The VIS recommends seven solutions and improvements to increase reliability, including the installation of online transient-stability and voltage-stability analysis tools. Staff has estimated the software will cost a combined $3.2 million.
Members OK Re-baselining Out-of-Bandwidth Projects
Members unanimously approved re-baselining four out-of-bandwidth projects, three of which were a combined $95.5 million less than original estimates once project owners lowered material, engineering and construction costs through more accurate data.
One estimate, an OG&E 500/161-kV transformer project, went from $15.1 million to $25.6 million because of an increase in internal costs, unforeseen site work and the need to keep the 161-kV lines energized throughout the project.
All four projects were regionally funded, with operating voltages of greater than 100 kV and cost estimates of more than $20 million. (The OG&E project was a legacy project.) They became eligible for re-baselining when their updated cost estimates exceeded the +/-20% variance bandwidth after receiving notifications to construct.
MOPC Approves 9 Revision Requests
The MOPC approved a modified two-year-old revision request (RR82) that ensures combined cycle units do not lose eligibility for start-up cost MWPs because of a physical or environmental limitation, avoiding outage deviation penalties in the process.
RR82 adds a previously discussed increase in the MWPs’ grace period for commitments from one hour to two. The revision’s implementation date was scheduled for this August to allow SPP to complete development of software that allows market participants to register and submit separate offers for combined cycle units’ multiple configurations.
Final approval of the revision request is contingent upon the Regional Tariff Working Group’s endorsement of Tariff language changes. RR82 was approved by the MOPC and board in October 2015, but staff identified the additional changes while developing the FERC filing letter.
The committee approved eight other revision requests as part of its consent agenda, which passed unanimously:
- MWG-RR185: Clarifies which SPP criteria document (Planning Criteria or Operating Criteria) is referenced when used in the market protocols and the Tariff’s Attachment AE, and correctly directs users to the specific document.
- MWG–RR210: Changes the process for testing a contingency reserve deployment (CRD) by adding a deployment test instruction issued in conjunction with the out-of-merit energy dispatch, allowing sufficient time to review test results and provide accurate data. Also changes SPP’s communication of the CRD’s test results from 60 minutes to within one business day. Should a resource retest be requested, SPP agrees to complete the test within two business days, subject to its assessment of system stability.
- MWG-RR222: Includes a multiconfiguration combined cycle resource’s (MCR) committed and actual configuration for each interval in a bill determinant report, allowing MCRs to shadow the configuration SPP is using to settle these resources.
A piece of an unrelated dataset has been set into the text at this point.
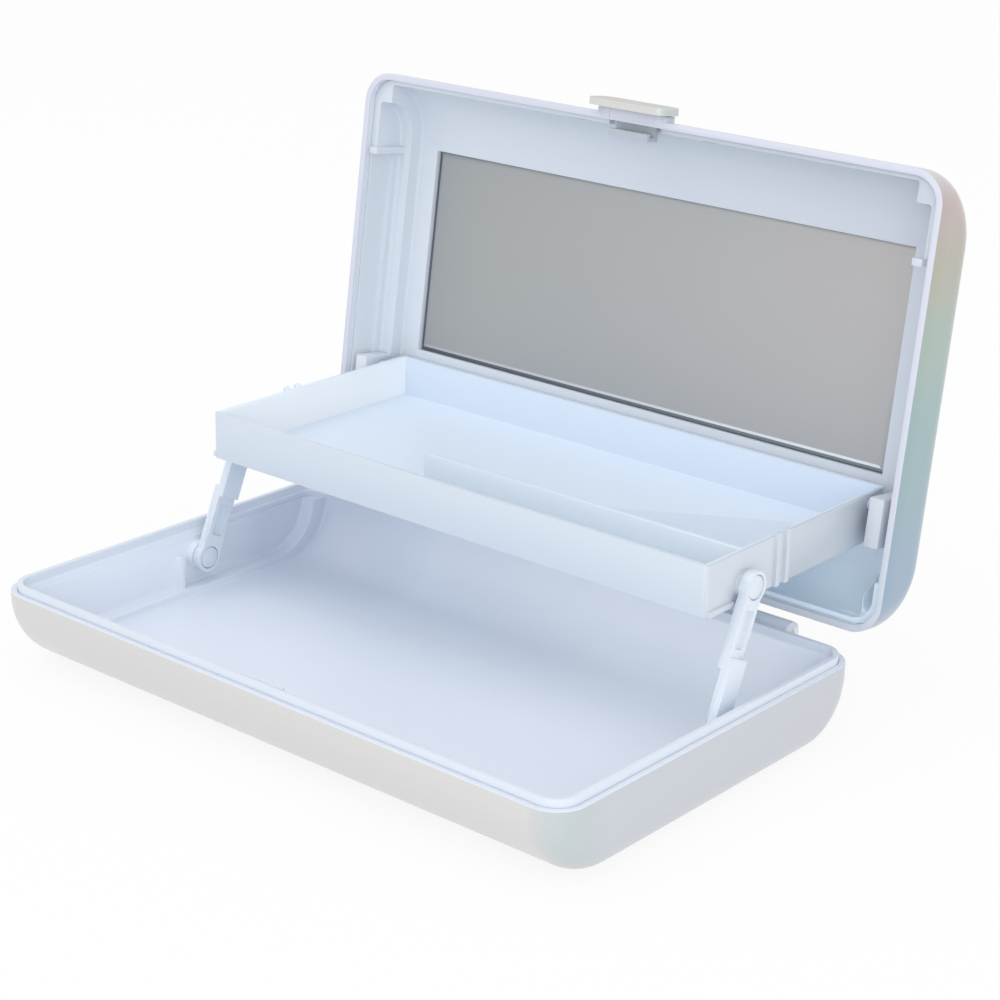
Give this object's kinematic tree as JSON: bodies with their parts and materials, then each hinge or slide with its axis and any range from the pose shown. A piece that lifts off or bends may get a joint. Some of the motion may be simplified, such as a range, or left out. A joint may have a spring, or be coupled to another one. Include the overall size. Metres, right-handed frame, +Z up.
{
  "type": "false eyelash case",
  "caption": "Rounded travel case with a hinged lid, a mirror in the lid and an inner tray that levers lift and carry back as the lid opens.",
  "frame": {"origin": "centre of the base's flat underside, under the middle of the case with the lid shut", "axes": "+Z up, +X along the case, +Y from the front rim with the button towards the hinge"},
  "size_m": [0.165, 0.1379, 0.1257],
  "materials": {
    "pearl_shell": "pearl white plastic with a soft blue-green sheen",
    "white_liner": "cool white moulded plastic, satin",
    "white_tray": "cool white moulded plastic, satin",
    "lever_plastic": "cool white moulded plastic, smooth",
    "pin_plastic": "cool white moulded plastic, smooth",
    "hinge_steel": "drawn steel rod",
    "mirror_glass": "silvered glass",
    "tape": "white foam tape, matte"
  },
  "bodies": {
    "base": {"base_shell": "pearl_shell", "base_liner": "white_liner", "base_catch": "white_liner", "hinge_pin": "hinge_steel", "base_pivot_pins": "pin_plastic"},
    "lid": {"lid_shell": "pearl_shell", "lid_liner": "white_liner", "lid_lugs": "white_liner", "lid_pivot_pins": "pin_plastic", "mirror_glass": "mirror_glass", "mirror_tape": "tape"},
    "latch": {"latch_button": "pearl_shell"},
    "left_lever": {"left_lever": "lever_plastic"},
    "right_lever": {"right_lever": "lever_plastic"},
    "tray": {"tray": "white_tray", "tray_pivot_pins": "pin_plastic"}
  },
  "joints": [
    {"name": "lid_hinge", "type": "hinge", "parent": "base", "child": "lid", "pos_m": [0, 0.0552, 0.0164], "axis": [1, 0, 0], "range_deg": [0, 97.4]},
    {"name": "left_lever_pivot", "type": "hinge", "parent": "base", "child": "left_lever", "pos_m": [0, 0.007, 0.0114], "axis": [1, 0, 0], "range_deg": [0, 97.4]},
    {"name": "right_lever_pivot", "type": "hinge", "parent": "base", "child": "right_lever", "pos_m": [0, 0.007, 0.0114], "axis": [1, 0, 0], "range_deg": [0, 97.4]},
    {"name": "tray_pivot", "type": "hinge", "parent": "left_lever", "child": "tray", "pos_m": [0, 0.02, 0.04173], "axis": [1, 0, 0], "range_deg": [-97.4, 0]},
    {"name": "latch_press", "type": "slide", "parent": "lid", "child": "latch", "axis": [0, -0.1288, -0.9917], "range_m": [0, 0.0014], "stiffness_N_per_m": 400}
  ],
  "couplings": [
    {"joint": "left_lever_pivot", "follows": "lid_hinge", "ratio": 1},
    {"joint": "right_lever_pivot", "follows": "lid_hinge", "ratio": 1},
    {"joint": "tray_pivot", "follows": "lid_hinge", "ratio": -1}
  ]
}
- MWG-RR225: Cleans up confusing and misleading Tariff language on incremental long-term congestion rights (ILTCRs) that could construe ILTCRs as load-serving entities or non-LSEs.
- MWG–RR226: Changes settlement location pairs that have potential for unconstrained flow to electrically equivalent settlement locations during the auction revenue rights process, to comply with a FERC order (ER17-310). SPP will post the settlement locations before the annual ARR allocation process, along with the system topology and other data.
- MWG-RR229: Satisfies FERC Order 831’s requirements on energy offer caps by using actual costs for make-whole payments on offers above $1,000/MWh. According to the order, costs underlying a resource’s cost-based incremental energy offer above $1,000/MWh must be verified before that offer can be used to calculate LMPs.
- ORWG-RR228: Clarifies existing planning criteria language for system operating limits to reduce the potential of misinterpretation by entities complying with NERC reliability standards.
- RTWG-RR233: Ensures that eligible network customers will not be billed twice for the same delivery. Customers will also not be assessed charges against a specific use of a single owner’s facilities that do not receive the benefit those charges provide to other transmission owners under the Tariff. The Southwestern Power Administration (SPA) and SPP have entered into a contract (Attachment AD) that provides for SPP to offer transmission service on SPA’s facilities, including network integration transmission service (NITS), and allows SPA to participate in the RTO’s transmission planning. SPA also voluntarily contributes to Schedule 11 representative of the grandfathered transmission service agreements (GFAs) it has in place for non-federal uses of its transmission facilities. SPA and SPP are transitioning customers with GFAs to NITS under the Tariff, creating implications for new customers who also receive federal hydropower deliveries.
The consent agenda also included:
- Modifications to the revamped revision process, adding the Integrated Transmission Planning Manual and certain technical documents to the approval process. (See “Changes Proposed for Revision Process,” SPP Markets and Operations Policy Committee Briefs.)
- The scope for the expedited re-evaluation of the Kummer Ridge-Roundup 345-kV line. (See “MOPC Endorses Re-evaluation of Basin Electric Project,” SPP Markets and Operations Policy Committee Briefs.)
- A waiver request to FERC restating settlement prices for transmission congestion rights (TCRs) at Omaha Public Power District’s Fort Calhoun nuclear plant site. The plant was retired Dec. 1, 2016, but incorrect modeling of shift factors from Dec. 1 to Dec. 14, 2016, resulted in the marginal congestion component being overstated and the TCR settlements sourcing at the location being understated.